Он сажал его… дважды.
И это не было капризом. Не было просто позой. Говоря словами поэта, его герой был «как вбитый гвоздь… заподлицо вколоченный в свободу…»
Не выправить пьяного жеста,
включенного, как метроном…
И не в том дело, что жест был пьяный (мерное покачивание руки с отбивающим ритм указательным пальцем), но в том, что этот жест нельзя «выправить», как нельзя «выправить» стихи…

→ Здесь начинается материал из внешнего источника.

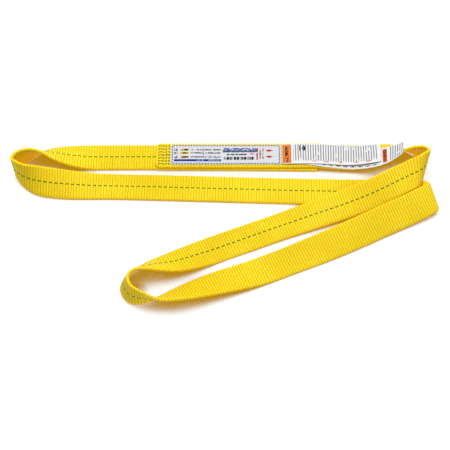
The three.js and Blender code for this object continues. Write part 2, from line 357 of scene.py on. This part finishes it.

Как замеряют рост идущим на войну,
как ходит взад-вперед рейсшина параллельно,
так этот длинный взгляд, приделанный к окну,
поддерживает мир по принципу кронштейна…
… Поддерживает мир. Чтоб плоскость городов
держалась на весу как жесткая система.
Пустой кинотеатр. И днище гастронома.
И веток метроном, забытый между стен.
О чем эти строки? Ни о чем? Просто картинка, нанизанная на чей-то взгляд… Но она так сделана, что нельзя поправить в ней и штриха без того, чтобы вся картинка не рассыпалась…
Как выправить вот это:
Сгорая, спирт похож на пионерку,
которая волнуется, когда
перед костром, сгорая от стыда,
завязывает галстук на примерку?
Или что с этим сделать:
В густых металлургических лесах,
где шел процесс созданья хлорофилла,
сорвался лист. Уж осень наступила
в густых металлургических лесах?
Последние строки в свое время особенно часто цитировались как образец поэтического абсурда и бессмыслицы. Какие металлургические леса? Какой хлорофилл? Наморщив лбы, социально озабоченные литераторы называли Еременко иронистом.